The very-extended epilogue concludes with a killer dream sequence that I adored, with an actor who clearly relishes the opportunity to give a return performance. Much earlier, there are stand-alone sequences (like The Flash’s intro and a thrilling chase among the Amazon warriors) that play like perfect mini-movies. Also, the violence and profanity are now-R-rated, which makes this edgier and far more satisfying (Affleck’s dropping an F-bomb in the second-to-last scene is especially merited).

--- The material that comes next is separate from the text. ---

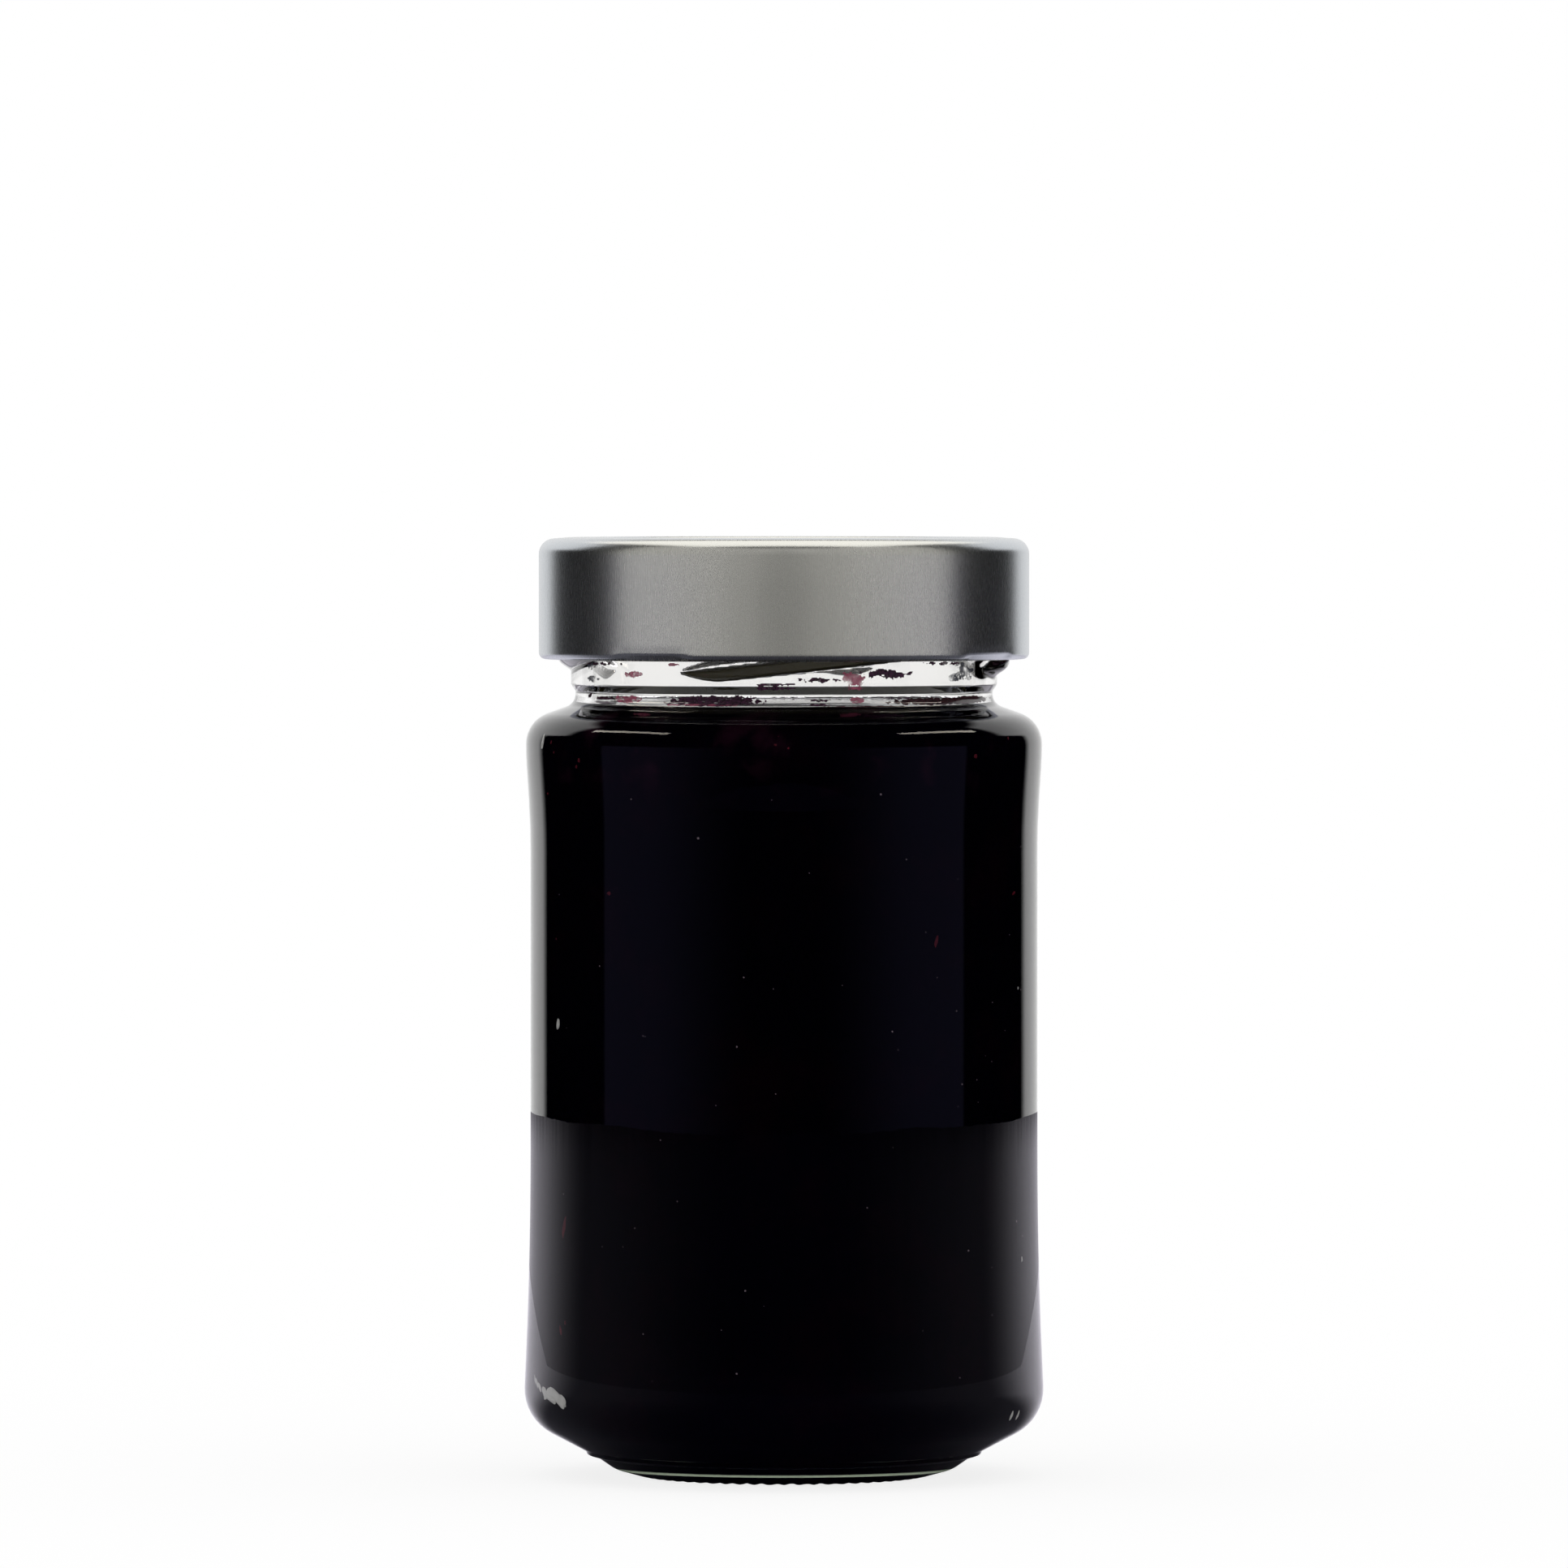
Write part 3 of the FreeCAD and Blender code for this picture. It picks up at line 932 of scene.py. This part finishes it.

On the surface, this is fun and captivating, a worthy effort in bringing together all the elements of the previously established DC Cinematic Universe. As a nearly unheard-of rescue of a film that was doomed and discarded, it’s a monumental achievement. The editors, David Brenner, Carlos M. Castillon and Dody Dorn, have taken a 2-hour mess and given it a new pace and carefully measured momentum. The contemplative early scenes and middle act, which emphasize atmosphere, character development and Greek mythology-level storytelling, are the best. When we finally get down to the climactic battle, it can be a bit numbing, though the best scenes (like the surprise intervention from The Flash and the overall fate of Steppenwolf) provide a big TKO. So does the movie overall.
When it was over, I was grateful that I was able to get lost in the collection of great scenes that played longer than expected. This feels less like a long sit and more like binge watching a great season of television, though most series lack the kind of cast, budget and scope this offers. The last DC Comics adaptation I loved this much was the recent Watchmen HBO series, which is also lengthy but essential.
I’m glad this exists, because it’s a tremendous time at the movies and my favorite of the recent Batman/Superman entries. Zac Snyder’s Justice League is also a quirky and personal work, as well as a monumental improvement on something that completely failed the first time.